European shares extended losses yesterday as a surprisingly weak report on the state of the US labour market rekindled doubts about the economic recovery and oil shares fell after Shell cut its proven reserves.

Wall Street also opened lower after data showed the number of workers on US payrolls outside the farm sector rose by just 1,000 in December. Economists polled by Reuters were forecasting non-farm payrolls to grow by 130,000.

"It was a bad set of numbers because we need to see employment growth to keep this recovery going," said Matthew Wickens, global economist at ABN AMRO.
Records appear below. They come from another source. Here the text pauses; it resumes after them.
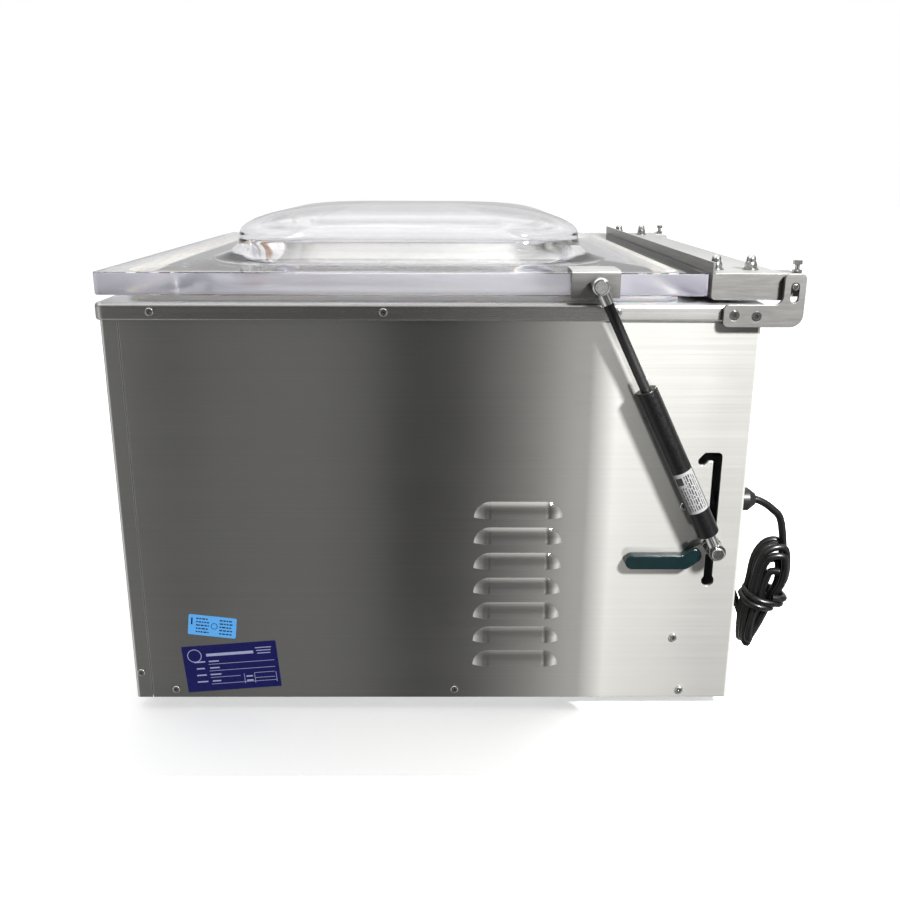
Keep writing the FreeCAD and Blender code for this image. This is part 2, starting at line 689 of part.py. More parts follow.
def spring_tube():
    """The pressure tube, closed at its foot."""
    tube = Part.makeCylinder(SPRING_TUBE_R, SPRING_TUBE_LENGTH, V(0, 0, SPRING_TUBE_START))
    tube = tube.makeFillet(2.5, edges_at_height(tube, SPRING_TUBE_START))
    bore = Part.makeCylinder(SPRING_TUBE_R - 1.5, SPRING_TUBE_LENGTH, V(0, 0, SPRING_TUBE_START + 5))
    return on_spring(tube.cut(bore))


def spring_guide():
    """The rod guide pressed in the tube's mouth, with a rolled collar outside."""
    plug = Part.makeCylinder(SPRING_TUBE_R - 1.5, 12, V(0, 0, SPRING_TUBE_END - 12))
    collar = Part.makeCylinder(SPRING_TUBE_R, 4.0, V(0, 0, SPRING_TUBE_END))
    collar = collar.makeFillet(1.8, edges_at_height(collar, SPRING_TUBE_END + 4))
    bore = Part.makeCylinder(SPRING_ROD_R + RUNNING_GAP, 30, V(0, 0, SPRING_TUBE_END - 13))
    return on_spring(union([plug, collar]).cut(bore))


def spring_rod():
    """The rod, with its piston inside the tube."""
    top = spring_length() - SOCKET_NECK
    foot = SPRING_TUBE_END - 30
    rod = Part.makeCylinder(SPRING_ROD_R, top - foot, V(0, 0, foot))
    piston = Part.makeCylinder(SPRING_TUBE_R - 1.6, 10, V(0, 0, foot))
    return on_spring(union([rod, piston]))


def spring_eye():
    """The lower eye that turns on the slot pin."""
    eye = cylinder((-5.5, 0, 0), EAST, 11, 8.5)
    neck = Part.makeCylinder(6.0, SPRING_TUBE_START)
    bore = cylinder((-10, 0, 0), EAST, 20, SLOT_PIN_R + RUNNING_GAP)
    return on_spring(union([eye, neck]).cut(bore))


def ball_socket():
    """The upper end fitting, a cup with a round cavity that opens towards the lid."""
    top = spring_length()
    cup = cylinder((-5.0, 0, top), EAST, 12, 8.5)
    cup = cup.makeFillet(2.5, [e for e in cup.Edges if e.BoundBox.XMin > 6.9])
    neck = Part.makeCylinder(6.0, SOCKET_NECK, V(0, 0, top - SOCKET_NECK))
    hollow = union([Part.makeSphere(5.1, V(0, 0, top)), cylinder((-8, 0, top), EAST, 8, 4.2)])
    return on_spring(union([cup, neck]).cut(hollow))


def stud_ball():
    """The ball end of the stud, split from its root so that the linkage opens here."""
    top = spring_length()
    neck_start = DECK_X + 3 + 4.2 + 0.5 - SPRING_X
    neck = cylinder((neck_start, 0, top), EAST, -neck_start, 3.5)
    return on_spring(union([Part.makeSphere(5.0, V(0, 0, top)), neck]))


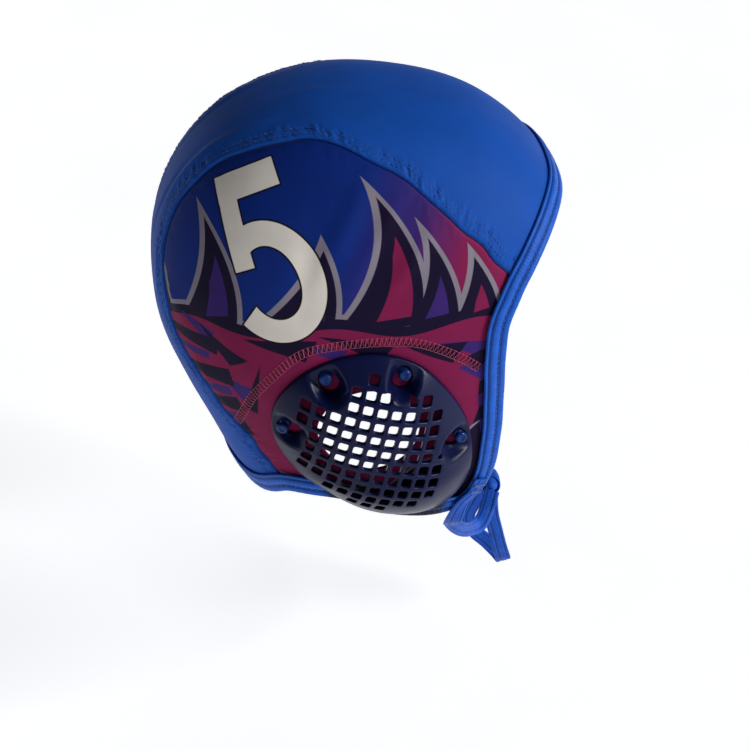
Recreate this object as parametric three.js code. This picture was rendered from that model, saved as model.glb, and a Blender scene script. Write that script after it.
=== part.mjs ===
// Water polo cap in its worn form: cloth panels, edge binding, domed ear guards, pegs and ties.
// Millimetres, Z up, the face looks along -Y, the wearer's right is -X.
// The origin is the inner top of the crown, where a head holds the cap.
import * as THREE from 'three';
import { mergeVertices } from 'three/addons/utils/BufferGeometryUtils.js';

// Head form
const halfBreadth = 74;        // ear axis to the outer cloth at its widest
const formReach = 116;         // ear axis to the outer cloth on the crown

// Cloth
const wall = 1.4;              // thickness of the cloth panels
const crownStep = 0.5;         // rise of the crown panel above the side panels
const clear = 0.3;             // gap left between neighbouring pieces
const frontCorner = 40;        // angle where the crown seam meets the face opening
const napeCorner = 229.5;      // angle where the crown seam meets the nape edge

// Edge binding
const bindWidth = 10;          // from the fold to the end of the legs
const bindLeg = 1.0;           // thickness of one leg of the folded tape
const foldRoom = 0.7;          // room between the cloth edge and the inside of the fold
const legRoom = 0.45;          // gap between the cloth and each leg

// Ear hole in the cloth, an oval round the ear axis
const holeHalfLength = 21;
const holeHalfHeight = 20;
const holeDrop = 5;            // centre of the hole below the ear axis

// Ear guard
const guardReach = 46;         // farthest outline point from the guard's centre
const guardForward = 3.2;      // guard centre ahead of the ear axis
const guardDrop = 10.9;        // guard centre below the ear axis
const guardShell = 2.0;        // thickness of the plastic
const guardRise = 14;          // height of the dome above its rim
const guardFullness = 2.6;     // how flat the top of the dome is
const pitch = 5.85;            // spacing of the lattice holes
const squareHole = 3.7;        // side of a lattice hole
const latticeTurn = 15;        // lattice turned nose down, degrees
const keyHalfWidth = 3.8;      // keyhole openings
const keyHalfLength = 5.0;
const keyInset = 1.7;          // centre of a keyhole inward of its peg
const pocketReach = 4.4;       // a pocket sinks the dome this far round each peg
const pocketSlope = 3.2;       // width of the pocket wall

// Pegs
const pegHead = 5.2;
const pegStem = 3.0;
const pegFoot = 5.2;
const pegHeight = 4.2;

// Ties
const tieDrop = 92;            // ear axis down to the knot
const knotForward = 65.5;      // knot ahead of the ear axis
const bowDrop = 50;            // knot down to the bottom of the bow
const tieWidth = 7.6;
const tieThick = 1.6;
const knotLength = 15;
const knotGirth = 10;

// Form rows: angle round the ear axis from the front, reach as a share of formReach, fullness
const formRows = [
  [0, 0.770, 2.4],
  [20, 0.850, 2.5],
  [40, 0.968, 2.6],
  [60, 1.003, 2.7],
  [80, 0.996, 2.75],
  [100, 1.000, 2.75],
  [120, 0.980, 2.65],
  [140, 0.900, 2.5],
  [160, 0.775, 2.4],
  [180, 0.665, 2.3],
  [200, 0.617, 2.3],
  [220, 0.638, 2.4],
  [240, 0.690, 2.6],
  [270, 0.740, 3.0],
  [300, 0.775, 3.0],
  [330, 0.785, 2.6],
];

// Crown seam rows: angle, half width of the crown panel as a share of halfBreadth
const seamRows = [
  [30, 0.800],
  [38.5, 0.806],
  [46, 0.820],
  [54, 0.822],
  [62, 0.808],
  [70, 0.774],
  [76, 0.732],
  [82, 0.682],
  [88, 0.622],
  [94, 0.550],
  [100, 0.482],
  [106, 0.455],
  [112, 0.415],
  [118, 0.385],
  [126, 0.355],
  [134, 0.340],
  [142, 0.385],
  [150, 0.455],
  [158, 0.520],
  [166, 0.620],
  [174, 0.665],
  [182, 0.690],
  [190, 0.735],
  [200, 0.775],
  [212, 0.800],
  [225, 0.832],
  [231, 0.838],
];

// Free edge rows of a side panel: angle, distance from the ear axis as a share of formReach
const edgeRows = [
  [236, 0.396],
  [245, 0.362],
  [255, 0.346],
  [266, 0.372],
  [278, 0.422],
  [288, 0.470],
  [296, 0.522],
  [302, 0.560],
  [307, 0.588],
  [313, 0.592],
  [320, 0.572],
  [327, 0.546],
  [338, 0.504],
  [348, 0.485],
  [358, 0.474],
  [368, 0.478],
  [379, 0.496],
  [389, 0.540],
  [395, 0.588],
];

// Crown panel edge rows: share of the half width, angle of the front edge, angle of the nape edge
const frontNapeRows = [
  [0, 41.2, 221.5],
  [0.33, 41.7, 223.5],
  [0.63, 42.4, 227],
  [0.85, 41.8, 229],
  [1, frontCorner, napeCorner],
];

// Guard outline rows: angle from the front, distance from the guard's centre as a share of guardReach
const guardRows = [
  [0, 0.852],
  [25, 0.805],
  [45, 0.820],
  [65, 0.885],
  [90, 0.950],
  [115, 0.985],
  [135, 1.000],
  [155, 0.985],
  [180, 0.895],
  [200, 0.785],
  [225, 0.680],
  [245, 0.690],
  [265, 0.760],
  [285, 0.870],
  [300, 0.965],
  [312, 0.995],
  [326, 0.975],
  [343, 0.915],
];

// Lattice outline rows: angle, share of guardReach
const latticeRows = [
  [0, 0.625],
  [25, 0.660],
  [55, 0.745],
  [90, 0.840],
  [110, 0.840],
  [130, 0.860],
  [155, 0.855],
  [175, 0.775],
  [195, 0.690],
  [215, 0.590],
  [260, 0.600],
  [290, 0.610],
  [320, 0.640],
  [345, 0.625],
];

// Peg rows: angle round the guard's centre, distance as a share of guardReach
const pegRows = [
  [165, 0.830],
  [120.5, 0.870],
  [73, 0.790],
  [0.4, 0.735],
];

const rad = THREE.MathUtils.degToRad;
const v3 = (x, y, z) => new THREE.Vector3(x, y, z);

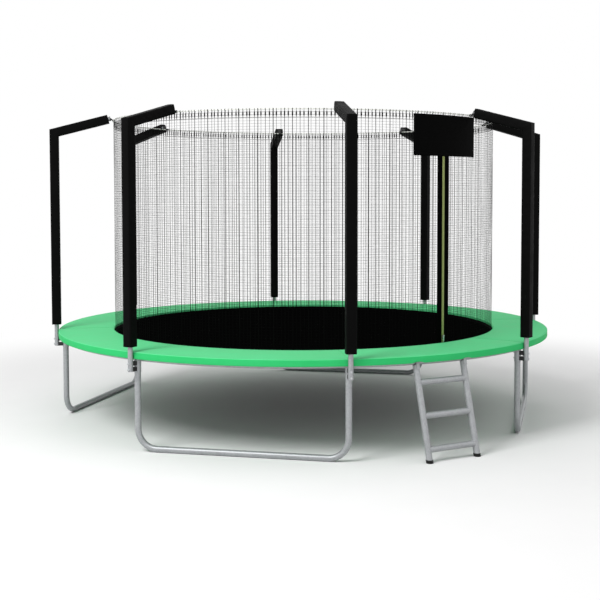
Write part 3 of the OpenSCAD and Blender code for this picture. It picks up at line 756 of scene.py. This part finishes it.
def makeSleeve(spec, i, relief, section):
    a, b = section.T
    flatSide = faceOf(section)
    sine, cosine = sinCos(spec["tilt"])
    mitre = (1 - sine) / cosine
    low, bendH, reach, step = padTop + spec["foot"], spec["bendH"], spec["reach"], spec["step"]
    upLong = bendH - low
    upCount, armCount = int(upLong / step), int(reach / step)

    def upright(x, y, z):
        return place(legAz(i), poleR + x, y, z)

    def arm(s, x, y):
        # at s along the arm, x and y are offsets like those of the section
        return place(legAz(i), poleR - s * cosine + x * sine, y, bendH + s * sine + x * cosine)

    def soften(along):
        # each sleeve reads the simulated folds from another start and quarter turn
        share = spec["foldClear"] + (along + spec["foldShift"] * i) % 1.0 * (1 - 2 * spec["foldClear"])
        line = reliefAt(relief, np.full(len(a), share), np.linspace(0, 1, len(a)))
        line = np.roll(line, sideCols * (i % 4))
        rub = np.array([waver(x * 40, y * 40, along * 60 + 17 * i) for x, y in zip(a, b)])
        return (section + flatSide * (line + spec["rub"] * rub)[:, None]).T
    turn = np.arctan2(b, a)
    ca, cb = spec["bore"] * np.cos(turn), spec["bore"] * np.sin(turn)
    deep = (spec["boreDeep"], 1 * mm)
    rows = [upright(ca, cb, low + d) for d in deep]
    for share in np.arange(upCount + 1) / upCount:
        x, y = soften(share * upLong / (upLong + reach))
        rows.append(upright(x, y, low + share * (bendH + x * mitre - low)))
    for share in np.arange(1, armCount + 1) / armCount:
        x, y = soften((upLong + share * reach * 0.99) / (upLong + reach))
        rows.append(arm(-mitre * x + share * (reach + mitre * x), x, y))
    rows += [arm(reach - d, ca, cb) for d in deep[::-1]]
    count, cols = len(rows), len(section)
    around = lengthsAlong(section)
    uv = np.concatenate([np.stack([around, np.full(cols, n * step)], -1) for n in range(count)])
    faces = gridFaces(count, cols, closeCols=True)
    row = faces[:, 0] // cols
    sleeve = makeObject(f"sleeve_cover_{i + 1}", np.concatenate(rows), faces[:, ::-1], [sleeveVinyl, foam],
                        uv=uv, faceMaterial=((row < 2) | (row >= count - 3)).tolist())
    settle(sleeve, "frame", [f"pole_sleeve_{i + 1}"])
    # rows of thread: along the closing seam on the inner face and round the lower hem
    stitched = []
    half = spec["width"] / 2 + 0.4 * mm
    for y in (-spec["seamHalf"], spec["seamHalf"]):
        path = upright(-half, y, np.linspace(low + spec["rowEnd"], bendH - half * mitre - 4 * mm, 60))
        stitched.append(stitchRow(path, -path[0] * (1, 1, 0)))
        path = arm(np.linspace(half * mitre + 6 * mm, reach - spec["rowEnd"], 20), -half, y)
        stitched.append(stitchRow(path, place(legAz(i), -sine, 0, -cosine)))
    loop = np.concatenate([section, section[:1]]) * (1 + 0.5 * mm / (spec["width"] / 2))
    hemZ = low + spec["hemRow"]
    path = upright(*loop.T, hemZ)
    stitched.append(stitchRow(path, path - upright(0, 0, hemZ)))
    return stitched


sleeveFolds, squareTube = sleeveRelief(sleeveSpec)
sleeveRows = sum([makeSleeve(sleeveSpec, bay, sleeveFolds, squareTube) for bay in range(bays)], [])
makeStitches("sleeve_stitches", sleeveRows, blackThread, "frame")
print("sleeves made")


# Spring bed: springs, triangular rings and the straps that hold them
springSpec = {"perBay": 12, "wire": 3.5 * mm, "outer": 22 * mm, "rise": 12 * mm, "turns": 27, "coilSteps": 10,
              "taperTurns": 1.3, "straight": 34 * mm, "lead": 12 * mm, "endGap": 38 * mm,
              "catchR": 7 * mm, "tipR": 4 * mm, "ringBore": 22.5 * mm,
              "side": 36 * mm, "corner": 7 * mm, "ringWire": 4 * mm, "reach": 8 * mm,
              "strapW": 30 * mm, "strapT": 1.6 * mm, "strapIn": 42 * mm, "stitchIn": 4 * mm,
              "strapOver": 1.4 * mm, "strapUnder": 8.4 * mm, "sides": 5, "ringSides": 8,
              "stillOut": 40 * mm, "stillIn": 50 * mm}
springPitch = bayDeg / springSpec["perBay"]
springAz = [legAz(i) + springPitch * (j + 0.5) for i in range(bays) for j in range(springSpec["perBay"])]

matSpec = {"hem": 45 * mm, "hemRise": 1.2 * mm, "hemThick": 7 * mm, "thick": 3 * mm, "soft": 1.5 * mm,
           "eye": 20 * mm, "steps": 240, "hemRows": (39 * mm, 33 * mm, 14 * mm)}


def makeMat(spec):
    hemIn, hemTop, hemLow = matR - spec["hem"], matTop + spec["hemRise"], matTop - spec["hemThick"]
    top = [(r, matTop) for r in np.linspace(spec["eye"], hemIn - 3 * mm, 30)]
    top += [(hemIn, hemTop), (hemIn + 8 * mm, hemTop), (hemIn + 22 * mm, matTop + spec["hemRise"] * 0.8),
            (matR - 9 * mm, hemTop), (matR - spec["soft"], matTop), (matR, matTop - 3 * mm)]
    low = [(matR - spec["soft"], hemLow + 1 * mm), (matR - 4 * mm, hemLow), (hemIn + 2 * mm, hemLow),
           (hemIn, hemLow + 1 * mm), (hemIn - 2 * mm, matTop - spec["thick"])]
    low += [(r, matTop - spec["thick"]) for r in np.linspace(hemIn - 5 * mm, spec["eye"], 20)]
    profile = np.array(top + low)
    turn = np.arange(spec["steps"]) * 360 / spec["steps"]
    points = np.concatenate([place(turn, r, 0, z) for r, z in profile])
    faces = gridFaces(len(profile), spec["steps"], closeCols=True)[:, ::-1].tolist()
    faces += endFaces(len(profile), spec["steps"])
    mat = makeObject("mat_cloth", points, faces, matCloth, uv=points[:, :2])
    allRound = np.linspace(0, 360, 721)
    rows = [stitchRow(place(allRound, matR - inset, 0, hemTop), skyward) for inset in spec["hemRows"]]
    inset = springSpec["stitchIn"]
    sewn = np.linspace(matR - springSpec["strapIn"] + inset, matR - 3 * inset, 6)
    side = springSpec["strapW"] / 2 - inset
    strapTop = matTop + springSpec["strapOver"] + springSpec["strapT"]
    rows += [stitchRow(place(az, sewn, y, strapTop + 0.1 * mm), skyward)
             for az in springAz for y in (-side, side)]
    thread = makeStitches("mat_stitches", rows, blackThread, "mat")
    settle(mat, "mat", ["jumping_mat"])


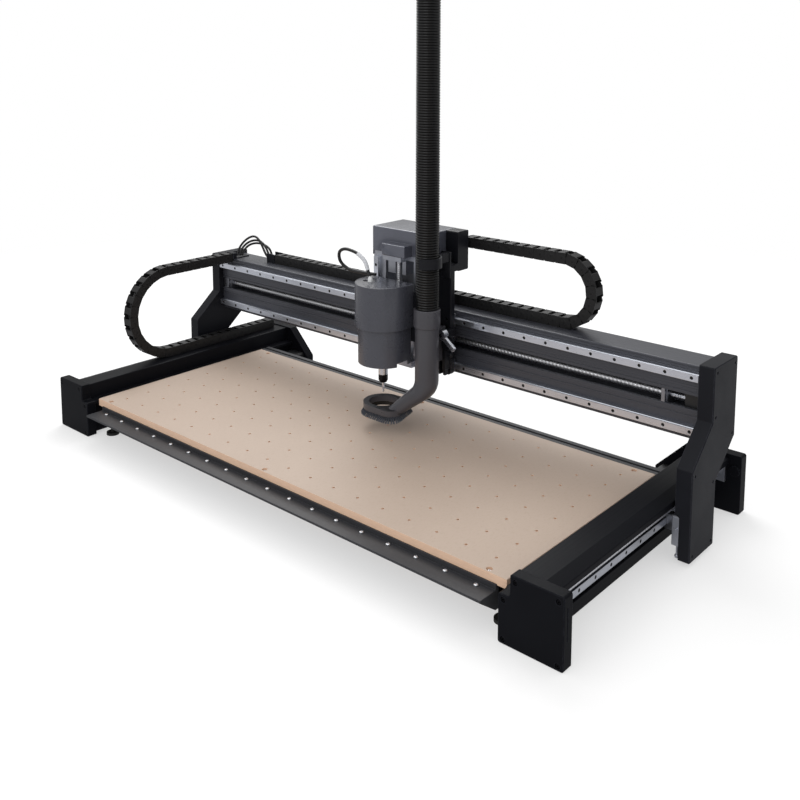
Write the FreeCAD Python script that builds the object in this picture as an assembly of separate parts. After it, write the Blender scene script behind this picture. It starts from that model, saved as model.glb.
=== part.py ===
"""Gantry CNC router: a flat spoilboard frame, a travelling gantry, an X carriage with a Z slide and spindle,
and an adjustable dust shoe. Millimetres. X runs along the gantry, +Y goes to the rear, +Z is up.
The origin is the centre of the spoilboard's top face. The rest position has the carriage near mid travel."""
import FreeCAD, Part
import math
import os

# --- machine frame ---
BOARD_HALF_X = 676.5
BOARD_FRONT_Y = -286.0
BOARD_BACK_Y = 290.0
BOARD_THICK = 19.0
GRID_X = 72.7            # spacing of the threaded holes along X
GRID_Y = 67.5            # and along Y
GRID_COLUMNS = 18
GRID_ROWS = 8
FLOOR_Z = -101.0
CAP_TOP_Z = 37.0
CAP_INNER_X = 681.0
CAP_STEP_X = 706.0
CAP_STEP_Z = -6.0
CAP_OUTER_X = 818.0
FRONT_CAP_Y = (-320.0, -294.5)
REAR_CAP_Y = (424.0, 450.0)
REAR_CAP_INNER_X = 610.0
BEAM_WALL_X = 733.0      # outer wall of the side beam, which carries the Y rail
BEAM_TOP_Z = 34.0
COVER_EDGE_X = 789.0
COVER_EDGE_Z = 26.0
Y_RAIL_Z = -51.0
Y_SCREW_X = 762.0
Y_SCREW_Z = -9.0
Y_MOTOR_X = 655.0
Y_MOTOR_Z = -62.0
MOTOR_HALF = 28.5        # 57 mm square motors drive the Y screws
CAP_SKIN = 5.0
PULLEY_R = 14.0
PULLEY_Y = (432.0, 444.0)
INSERT_R = 5.0
INSERT_LONG = 12.0
HOLE_R = 3.3
THREAD_R = 2.5           # M6 minor radius

# --- linear guides, 15 mm class ---
RAIL = 15.0
RAIL_PITCH = 60.0
BLOCK_RISE = 28.0        # rail base to the top of its block
BLOCK_WIDE = 34.0
BLOCK_LONG = 60.0
RUNNING_GAP = 0.3        # between a block and its rail
SCREW_R = 8.0            # ball screws of the X and Y axes
Z_SCREW_R = 6.0
NUT_GAP = 0.05           # radial running clearance in a ball nut
CLEAR = 0.5              # clearance between parts that pass each other

# --- gantry ---
LEG_X = (797.0, 832.0)
LEG_REBATE_X = 806.5      # the leg's foot is rebated for its carriage plate
LEG_REBATE_Z = 0.0
GANTRY_Y = (240.0, 325.0)
GANTRY_Z = (127.0, 290.0)
X_RAIL_Z = (148.0, 266.0)
X_RAIL_HALF = 795.0
RECESS_Z = (192.0, 223.0)
CAVITY_Z = (182.5, 229.5)  # the wider hollow behind the recess
X_SCREW_Y = 272.0
X_SCREW_Z = 203.5
X_BEARING_RIGHT = (704.0, 716.0)
X_COUPLING = (719.0, 753.0)
X_BEARING_LEFT = (-796.0, -772.0)
SERVO_HALF = 20.0        # 40 mm square servo motors drive X and Z

# --- cable chains ---
CHAIN_WIDE = 33.0
CHAIN_HIGH = 27.0
X_CHAIN_Y = 284.0
X_CHAIN_LOOP_X = 425.0
X_CHAIN_END_X = 133.0
X_CHAIN_START_X = -600.0
X_CHAIN_RADIUS = 91.0    # outer
Y_CHAIN_X = -775.0
Y_CHAIN_LOOP_Y = -1.0
Y_CHAIN_END_Y = 236.0
Y_CHAIN_START_Y = 400.0
Y_CHAIN_BOTTOM_Z = 34.5
Y_CHAIN_RADIUS = 137.0

# --- X carriage and Z axis, about the spindle's axis ---
SPINDLE_X = 30.0
SPINDLE_Y = 90.0
PLATE_HALF_X = 130.0
PLATE_Y = (197.0, 212.0)
PLATE_Z = (134.0, 420.0)
COLUMN_FRONT_Y = 152.0
COLUMN_HALF_X = 88.0
COLUMN_LOW_Z = 150.0
COLUMN_TOP_Z = 420.0
Z_RAIL_OFFSET = 73.0
Z_RAIL_FRONT_Y = 142.0
Z_SLIDE_Y = (124.0, 136.0)
Z_SCREW_Y = 150.0
HOUSING_R = 71.0
HOUSING_LOW_R = 63.0
HOUSING_Z = (170.0, 264.0, 373.0)
SPINDLE_R = 33.0
COLLET_Z = (116.0, 136.0)
BIT_TIP_Z = 90.0
BIT_R = 3.0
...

"Evidence from other surveys suggest the trend in the labour market is good, so maybe it's a blip."

By 1434 GMT, the FTSE Eurotop 300 index of pan-European blue chips was one per cent lower at 966.6 points, reversing Thursday's gains, but the index is still up about 10 per cent in the past three months.

The narrower DJ Euro Stoxx 50 index fell 1.2 per cent to 2,788.9 points.

In New York, the blue-chip Dow Jones industrial average was 0.6 per cent weaker at 10,533.8 points, while the Nasdaq Composite Index shed 0.8 per cent to 2,083.3 points.

Oil stocks led the retreat as Royal Dutch/Shell Group, the world's second-largest oil group, fell 7.7 per cent after cutting its proven oil and gas reserves estimate by 20 per cent.

Shell said the move would have no effect on its results, but analysts said valuations and ratings on the stock would fall.

Among retailers, Dutch food group Ahold rallied five per cent after reporting a 10.5 per cent slide in its 2003 sales, a better result than some analysts had expected.

But France's Carrefour shed 5.1 per cent after announcing late on Thursday a smaller-than-expected rise in fourth-quarter sales, as a drop in consumer spending hit its hypermarkets in France.

Volkswagen led a decline in auto stocks as it retreated 2.9 per cent, while troubled Dutch distribution firm Hagemeyer slumped 8.8 per cent as shareholder voted on a rescue plan that will dilute their holdings.